Copy out each line exactly as it appears.
__________________________________________________
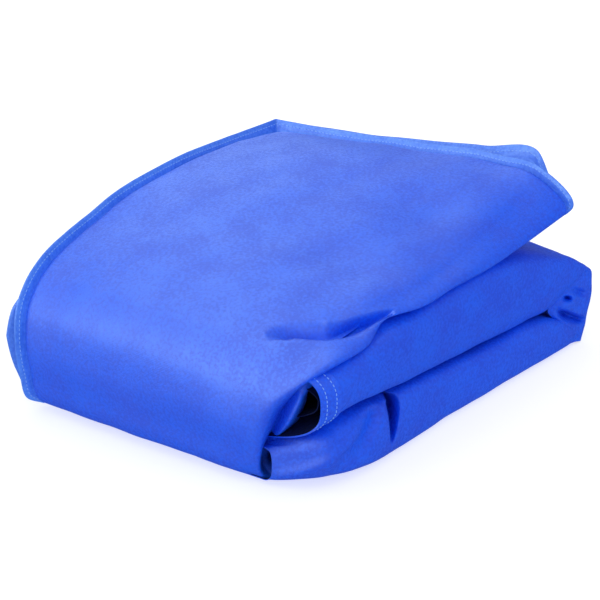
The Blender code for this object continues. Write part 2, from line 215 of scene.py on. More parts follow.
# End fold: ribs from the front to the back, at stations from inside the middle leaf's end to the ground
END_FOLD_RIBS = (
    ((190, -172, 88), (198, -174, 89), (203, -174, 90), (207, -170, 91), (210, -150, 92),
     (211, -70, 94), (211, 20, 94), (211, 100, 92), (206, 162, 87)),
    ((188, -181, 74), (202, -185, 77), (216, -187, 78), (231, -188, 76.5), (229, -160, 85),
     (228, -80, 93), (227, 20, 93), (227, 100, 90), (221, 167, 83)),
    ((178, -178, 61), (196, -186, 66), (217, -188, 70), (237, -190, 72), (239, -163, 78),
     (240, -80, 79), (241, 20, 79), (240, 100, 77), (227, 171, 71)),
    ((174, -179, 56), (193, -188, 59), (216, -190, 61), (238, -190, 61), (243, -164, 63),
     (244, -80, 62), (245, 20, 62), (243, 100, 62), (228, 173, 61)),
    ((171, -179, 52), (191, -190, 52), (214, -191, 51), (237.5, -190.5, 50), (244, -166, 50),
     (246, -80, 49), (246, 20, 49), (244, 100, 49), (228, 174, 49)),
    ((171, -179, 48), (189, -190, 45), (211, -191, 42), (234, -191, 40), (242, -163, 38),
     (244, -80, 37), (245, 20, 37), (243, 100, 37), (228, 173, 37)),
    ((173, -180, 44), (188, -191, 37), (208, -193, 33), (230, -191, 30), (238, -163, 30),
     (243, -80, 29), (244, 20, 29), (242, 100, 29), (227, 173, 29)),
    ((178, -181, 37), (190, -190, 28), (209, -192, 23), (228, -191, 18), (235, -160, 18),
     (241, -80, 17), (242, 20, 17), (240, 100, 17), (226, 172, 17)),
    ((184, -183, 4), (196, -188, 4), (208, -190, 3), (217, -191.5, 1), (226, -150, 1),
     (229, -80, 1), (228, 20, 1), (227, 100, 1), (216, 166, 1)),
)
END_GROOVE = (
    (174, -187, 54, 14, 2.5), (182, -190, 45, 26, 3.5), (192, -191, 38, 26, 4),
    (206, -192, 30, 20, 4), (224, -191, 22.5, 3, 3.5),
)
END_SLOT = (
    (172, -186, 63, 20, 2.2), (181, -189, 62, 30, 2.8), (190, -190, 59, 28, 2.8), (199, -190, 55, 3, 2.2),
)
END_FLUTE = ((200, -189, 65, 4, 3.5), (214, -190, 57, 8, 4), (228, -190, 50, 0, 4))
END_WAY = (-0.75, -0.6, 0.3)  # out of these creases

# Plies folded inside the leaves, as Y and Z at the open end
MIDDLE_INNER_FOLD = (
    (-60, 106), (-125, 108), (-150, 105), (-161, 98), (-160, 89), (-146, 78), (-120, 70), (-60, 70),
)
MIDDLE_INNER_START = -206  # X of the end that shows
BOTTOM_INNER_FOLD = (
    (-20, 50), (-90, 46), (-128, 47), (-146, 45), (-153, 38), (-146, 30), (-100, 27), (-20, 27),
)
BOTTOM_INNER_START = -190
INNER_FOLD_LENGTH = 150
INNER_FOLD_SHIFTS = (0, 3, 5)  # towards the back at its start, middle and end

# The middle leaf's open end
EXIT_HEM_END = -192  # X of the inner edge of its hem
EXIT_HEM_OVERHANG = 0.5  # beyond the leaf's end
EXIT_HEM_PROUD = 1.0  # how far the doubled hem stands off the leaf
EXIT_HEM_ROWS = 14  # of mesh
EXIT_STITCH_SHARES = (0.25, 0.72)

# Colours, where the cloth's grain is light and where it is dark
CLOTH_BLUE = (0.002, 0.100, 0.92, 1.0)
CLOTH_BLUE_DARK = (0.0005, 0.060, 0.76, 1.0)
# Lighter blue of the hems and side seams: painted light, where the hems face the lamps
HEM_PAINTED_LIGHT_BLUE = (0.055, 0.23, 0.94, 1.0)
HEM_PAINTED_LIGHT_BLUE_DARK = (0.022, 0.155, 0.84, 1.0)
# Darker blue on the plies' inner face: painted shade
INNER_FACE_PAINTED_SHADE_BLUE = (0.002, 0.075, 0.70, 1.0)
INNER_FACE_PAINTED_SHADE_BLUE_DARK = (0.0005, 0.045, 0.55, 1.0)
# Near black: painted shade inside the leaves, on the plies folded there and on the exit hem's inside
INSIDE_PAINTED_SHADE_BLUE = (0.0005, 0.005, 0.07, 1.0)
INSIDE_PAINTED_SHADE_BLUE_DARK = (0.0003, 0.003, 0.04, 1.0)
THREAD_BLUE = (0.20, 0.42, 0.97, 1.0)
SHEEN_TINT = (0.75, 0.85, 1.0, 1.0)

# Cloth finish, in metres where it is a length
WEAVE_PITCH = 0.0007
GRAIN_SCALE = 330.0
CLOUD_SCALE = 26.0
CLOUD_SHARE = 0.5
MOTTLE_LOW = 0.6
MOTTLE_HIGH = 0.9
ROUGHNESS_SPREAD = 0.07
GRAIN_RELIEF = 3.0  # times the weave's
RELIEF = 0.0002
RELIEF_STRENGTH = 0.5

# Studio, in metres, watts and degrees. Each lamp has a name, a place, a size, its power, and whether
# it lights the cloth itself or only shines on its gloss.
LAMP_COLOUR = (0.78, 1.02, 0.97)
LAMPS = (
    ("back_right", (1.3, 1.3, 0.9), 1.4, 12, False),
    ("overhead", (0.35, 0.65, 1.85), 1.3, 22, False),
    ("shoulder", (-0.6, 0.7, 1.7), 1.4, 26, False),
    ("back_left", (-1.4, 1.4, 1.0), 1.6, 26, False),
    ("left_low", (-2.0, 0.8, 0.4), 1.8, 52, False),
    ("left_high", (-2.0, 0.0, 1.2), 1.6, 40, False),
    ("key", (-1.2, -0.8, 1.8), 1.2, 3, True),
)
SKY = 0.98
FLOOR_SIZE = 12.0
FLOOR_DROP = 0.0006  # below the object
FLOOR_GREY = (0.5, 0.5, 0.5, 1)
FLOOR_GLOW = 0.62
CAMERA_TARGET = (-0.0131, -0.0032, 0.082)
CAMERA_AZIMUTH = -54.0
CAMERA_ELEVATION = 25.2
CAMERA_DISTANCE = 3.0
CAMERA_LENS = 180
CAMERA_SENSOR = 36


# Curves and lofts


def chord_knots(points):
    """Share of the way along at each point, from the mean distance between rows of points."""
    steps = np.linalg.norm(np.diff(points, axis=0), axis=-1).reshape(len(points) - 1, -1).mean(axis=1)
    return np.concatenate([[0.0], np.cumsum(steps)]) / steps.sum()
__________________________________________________
Task output:
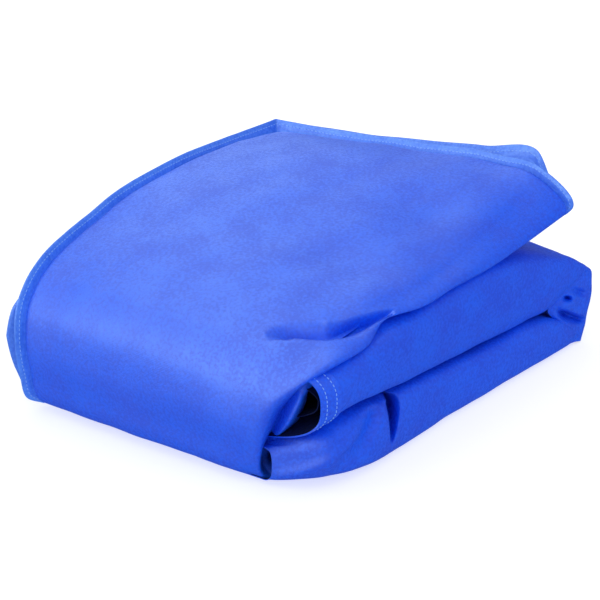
The Blender code for this object continues. Write part 2, from line 215 of scene.py on. More parts follow.
# End fold: ribs from the front to the back, at stations from inside the middle leaf's end to the ground
END_FOLD_RIBS = (
    ((190, -172, 88), (198, -174, 89), (203, -174, 90), (207, -170, 91), (210, -150, 92),
     (211, -70, 94), (211, 20, 94), (211, 100, 92), (206, 162, 87)),
    ((188, -181, 74), (202, -185, 77), (216, -187, 78), (231, -188, 76.5), (229, -160, 85),
     (228, -80, 93), (227, 20, 93), (227, 100, 90), (221, 167, 83)),
    ((178, -178, 61), (196, -186, 66), (217, -188, 70), (237, -190, 72), (239, -163, 78),
     (240, -80, 79), (241, 20, 79), (240, 100, 77), (227, 171, 71)),
    ((174, -179, 56), (193, -188, 59), (216, -190, 61), (238, -190, 61), (243, -164, 63),
     (244, -80, 62), (245, 20, 62), (243, 100, 62), (228, 173, 61)),
    ((171, -179, 52), (191, -190, 52), (214, -191, 51), (237.5, -190.5, 50), (244, -166, 50),
     (246, -80, 49), (246, 20, 49), (244, 100, 49), (228, 174, 49)),
    ((171, -179, 48), (189, -190, 45), (211, -191, 42), (234, -191, 40), (242, -163, 38),
     (244, -80, 37), (245, 20, 37), (243, 100, 37), (228, 173, 37)),
    ((173, -180, 44), (188, -191, 37), (208, -193, 33), (230, -191, 30), (238, -163, 30),
     (243, -80, 29), (244, 20, 29), (242, 100, 29), (227, 173, 29)),
    ((178, -181, 37), (190, -190, 28), (209, -192, 23), (228, -191, 18), (235, -160, 18),
     (241, -80, 17), (242, 20, 17), (240, 100, 17), (226, 172, 17)),
    ((184, -183, 4), (196, -188, 4), (208, -190, 3), (217, -191.5, 1), (226, -150, 1),
     (229, -80, 1), (228, 20, 1), (227, 100, 1), (216, 166, 1)),
)
END_GROOVE = (
    (174, -187, 54, 14, 2.5), (182, -190, 45, 26, 3.5), (192, -191, 38, 26, 4),
    (206, -192, 30, 20, 4), (224, -191, 22.5, 3, 3.5),
)
END_SLOT = (
    (172, -186, 63, 20, 2.2), (181, -189, 62, 30, 2.8), (190, -190, 59, 28, 2.8), (199, -190, 55, 3, 2.2),
)
END_FLUTE = ((200, -189, 65, 4, 3.5), (214, -190, 57, 8, 4), (228, -190, 50, 0, 4))
END_WAY = (-0.75, -0.6, 0.3)  # out of these creases

# Plies folded inside the leaves, as Y and Z at the open end
MIDDLE_INNER_FOLD = (
    (-60, 106), (-125, 108), (-150, 105), (-161, 98), (-160, 89), (-146, 78), (-120, 70), (-60, 70),
)
MIDDLE_INNER_START = -206  # X of the end that shows
BOTTOM_INNER_FOLD = (
    (-20, 50), (-90, 46), (-128, 47), (-146, 45), (-153, 38), (-146, 30), (-100, 27), (-20, 27),
)
BOTTOM_INNER_START = -190
INNER_FOLD_LENGTH = 150
INNER_FOLD_SHIFTS = (0, 3, 5)  # towards the back at its start, middle and end

# The middle leaf's open end
EXIT_HEM_END = -192  # X of the inner edge of its hem
EXIT_HEM_OVERHANG = 0.5  # beyond the leaf's end
EXIT_HEM_PROUD = 1.0  # how far the doubled hem stands off the leaf
EXIT_HEM_ROWS = 14  # of mesh
EXIT_STITCH_SHARES = (0.25, 0.72)

# Colours, where the cloth's grain is light and where it is dark
CLOTH_BLUE = (0.002, 0.100, 0.92, 1.0)
CLOTH_BLUE_DARK = (0.0005, 0.060, 0.76, 1.0)
# Lighter blue of the hems and side seams: painted light, where the hems face the lamps
HEM_PAINTED_LIGHT_BLUE = (0.055, 0.23, 0.94, 1.0)
HEM_PAINTED_LIGHT_BLUE_DARK = (0.022, 0.155, 0.84, 1.0)
# Darker blue on the plies' inner face: painted shade
INNER_FACE_PAINTED_SHADE_BLUE = (0.002, 0.075, 0.70, 1.0)
INNER_FACE_PAINTED_SHADE_BLUE_DARK = (0.0005, 0.045, 0.55, 1.0)
# Near black: painted shade inside the leaves, on the plies folded there and on the exit hem's inside
INSIDE_PAINTED_SHADE_BLUE = (0.0005, 0.005, 0.07, 1.0)
INSIDE_PAINTED_SHADE_BLUE_DARK = (0.0003, 0.003, 0.04, 1.0)
THREAD_BLUE = (0.20, 0.42, 0.97, 1.0)
SHEEN_TINT = (0.75, 0.85, 1.0, 1.0)

# Cloth finish, in metres where it is a length
WEAVE_PITCH = 0.0007
GRAIN_SCALE = 330.0
CLOUD_SCALE = 26.0
CLOUD_SHARE = 0.5
MOTTLE_LOW = 0.6
MOTTLE_HIGH = 0.9
ROUGHNESS_SPREAD = 0.07
GRAIN_RELIEF = 3.0  # times the weave's
RELIEF = 0.0002
RELIEF_STRENGTH = 0.5

# Studio, in metres, watts and degrees. Each lamp has a name, a place, a size, its power, and whether
# it lights the cloth itself or only shines on its gloss.
LAMP_COLOUR = (0.78, 1.02, 0.97)
LAMPS = (
    ("back_right", (1.3, 1.3, 0.9), 1.4, 12, False),
    ("overhead", (0.35, 0.65, 1.85), 1.3, 22, False),
    ("shoulder", (-0.6, 0.7, 1.7), 1.4, 26, False),
    ("back_left", (-1.4, 1.4, 1.0), 1.6, 26, False),
    ("left_low", (-2.0, 0.8, 0.4), 1.8, 52, False),
    ("left_high", (-2.0, 0.0, 1.2), 1.6, 40, False),
    ("key", (-1.2, -0.8, 1.8), 1.2, 3, True),
)
SKY = 0.98
FLOOR_SIZE = 12.0
FLOOR_DROP = 0.0006  # below the object
FLOOR_GREY = (0.5, 0.5, 0.5, 1)
FLOOR_GLOW = 0.62
CAMERA_TARGET = (-0.0131, -0.0032, 0.082)
CAMERA_AZIMUTH = -54.0
CAMERA_ELEVATION = 25.2
CAMERA_DISTANCE = 3.0
CAMERA_LENS = 180
CAMERA_SENSOR = 36


# Curves and lofts


def chord_knots(points):
    """Share of the way along at each point, from the mean distance between rows of points."""
    steps = np.linalg.norm(np.diff(points, axis=0), axis=-1).reshape(len(points) - 1, -1).mean(axis=1)
    return np.concatenate([[0.0], np.cumsum(steps)]) / steps.sum()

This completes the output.